▶ Exercise brief: Copy out each line below exactly as it appears.

▶ Data segment:
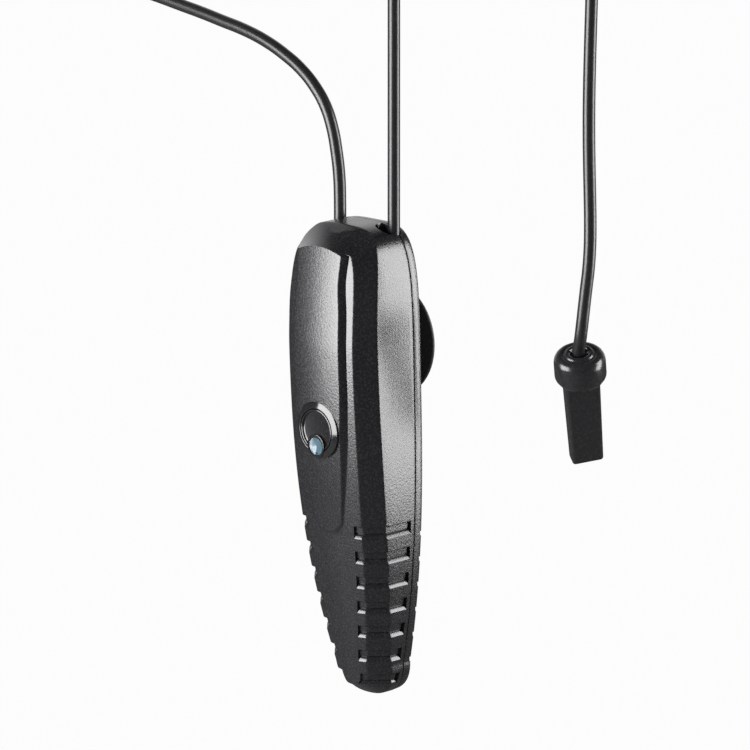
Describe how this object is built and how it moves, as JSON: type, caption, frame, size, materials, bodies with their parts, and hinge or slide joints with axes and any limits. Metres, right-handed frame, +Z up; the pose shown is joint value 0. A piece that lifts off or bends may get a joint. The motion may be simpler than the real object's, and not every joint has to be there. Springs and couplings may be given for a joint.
{
  "type": "aquarium thermostat controller",
  "caption": "Drop-shaped thermostat controller on a suction cup, with a dial, a raised front panel, grip grooves, a supply lead with a barrel plug and a lead to a temperature probe.",
  "frame": {"origin": "centre of the suction cup's face, on the outside of the glass", "axes": "+Y out of the cup's face, into the tank; +Z up; -Y is the housing's front"},
  "size_m": [0.2819, 0.0619, 0.2697],
  "materials": {
    "housing": "fine speckled satin",
    "gloss_black": "polished",
    "lens_blue": "translucent, polished",
    "rubber_black": "satin",
    "cord_black": "semi-gloss",
    "moulding_black": "satin",
    "probe_black": "semi-gloss",
    "steel": "zinc plated",
    "nickel": "nickel plated",
    "board_green": "solder mask",
    "chip_black": "moulded",
    "pot_blue": "moulded",
    "capacitor_blue": "sleeved",
    "resistor_tan": "lacquered",
    "led_clear": "clear",
    "header_ivory": "moulded",
    "wire_red": "insulated",
    "resin": "cast"
  },
  "bodies": {
    "housing": {"front_shell": "housing", "rear_cover": "housing", "seam_gasket": "rubber_black", "cover_screws": "steel", "dial_bezel": "gloss_black", "pot_body": "pot_blue", "circuit_board": "board_green", "board_screws": "steel", "control_chip": "chip_black", "output_transistor": "chip_black", "capacitors": "capacitor_blue", "resistors": "resistor_tan", "status_led": "led_clear", "supply_header": "header_ivory", "sensor_header": "header_ivory", "supply_wires": "wire_red", "sensor_wires": "wire_red", "supply_cord_end": "cord_black", "sensor_cord_end": "cord_black", "supply_lead": "cord_black", "supply_coil": "cord_black", "supply_tail": "cord_black", "supply_tie": "moulding_black", "plug_relief": "moulding_black", "plug_body": "moulding_black", "plug_barrel": "nickel", "plug_insulator": "gloss_black", "plug_contact": "nickel", "sensor_lead": "cord_black", "sensor_coil": "cord_black", "sensor_drop": "cord_black", "sensor_tie": "moulding_black", "probe_cap": "probe_black", "probe_sleeve": "probe_black", "probe_potting": "resin", "thermistor": "chip_black", "thermistor_legs": "steel"},
    "dial": {"dial_knob": "gloss_black", "knob_pointer": "lens_blue", "pot_shaft": "steel"},
    "cup": {"suction_cup": "rubber_black"}
  },
  "joints": [
    {"name": "dial_turn", "type": "hinge", "parent": "housing", "child": "dial", "pos_m": [0, -0.02939, -0.02205], "axis": [0, -0.9996, -0.0279], "range_deg": [-135, 135]},
    {"name": "cup_swivel", "type": "hinge", "parent": "housing", "child": "cup", "pos_m": [0, -0.006, 0], "axis": [0, 1, 0], "continuous": true}
  ]
}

▶ Solved problem:
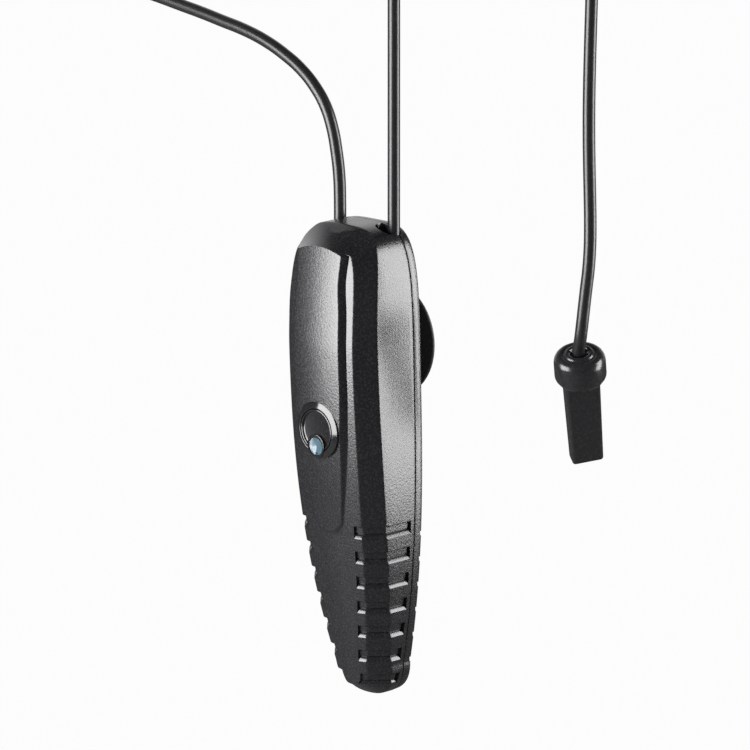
Describe how this object is built and how it moves, as JSON: type, caption, frame, size, materials, bodies with their parts, and hinge or slide joints with axes and any limits. Metres, right-handed frame, +Z up; the pose shown is joint value 0. A piece that lifts off or bends may get a joint. The motion may be simpler than the real object's, and not every joint has to be there. Springs and couplings may be given for a joint.
{
  "type": "aquarium thermostat controller",
  "caption": "Drop-shaped thermostat controller on a suction cup, with a dial, a raised front panel, grip grooves, a supply lead with a barrel plug and a lead to a temperature probe.",
  "frame": {"origin": "centre of the suction cup's face, on the outside of the glass", "axes": "+Y out of the cup's face, into the tank; +Z up; -Y is the housing's front"},
  "size_m": [0.2819, 0.0619, 0.2697],
  "materials": {
    "housing": "fine speckled satin",
    "gloss_black": "polished",
    "lens_blue": "translucent, polished",
    "rubber_black": "satin",
    "cord_black": "semi-gloss",
    "moulding_black": "satin",
    "probe_black": "semi-gloss",
    "steel": "zinc plated",
    "nickel": "nickel plated",
    "board_green": "solder mask",
    "chip_black": "moulded",
    "pot_blue": "moulded",
    "capacitor_blue": "sleeved",
    "resistor_tan": "lacquered",
    "led_clear": "clear",
    "header_ivory": "moulded",
    "wire_red": "insulated",
    "resin": "cast"
  },
  "bodies": {
    "housing": {"front_shell": "housing", "rear_cover": "housing", "seam_gasket": "rubber_black", "cover_screws": "steel", "dial_bezel": "gloss_black", "pot_body": "pot_blue", "circuit_board": "board_green", "board_screws": "steel", "control_chip": "chip_black", "output_transistor": "chip_black", "capacitors": "capacitor_blue", "resistors": "resistor_tan", "status_led": "led_clear", "supply_header": "header_ivory", "sensor_header": "header_ivory", "supply_wires": "wire_red", "sensor_wires": "wire_red", "supply_cord_end": "cord_black", "sensor_cord_end": "cord_black", "supply_lead": "cord_black", "supply_coil": "cord_black", "supply_tail": "cord_black", "supply_tie": "moulding_black", "plug_relief": "moulding_black", "plug_body": "moulding_black", "plug_barrel": "nickel", "plug_insulator": "gloss_black", "plug_contact": "nickel", "sensor_lead": "cord_black", "sensor_coil": "cord_black", "sensor_drop": "cord_black", "sensor_tie": "moulding_black", "probe_cap": "probe_black", "probe_sleeve": "probe_black", "probe_potting": "resin", "thermistor": "chip_black", "thermistor_legs": "steel"},
    "dial": {"dial_knob": "gloss_black", "knob_pointer": "lens_blue", "pot_shaft": "steel"},
    "cup": {"suction_cup": "rubber_black"}
  },
  "joints": [
    {"name": "dial_turn", "type": "hinge", "parent": "housing", "child": "dial", "pos_m": [0, -0.02939, -0.02205], "axis": [0, -0.9996, -0.0279], "range_deg": [-135, 135]},
    {"name": "cup_swivel", "type": "hinge", "parent": "housing", "child": "cup", "pos_m": [0, -0.006, 0], "axis": [0, 1, 0], "continuous": true}
  ]
}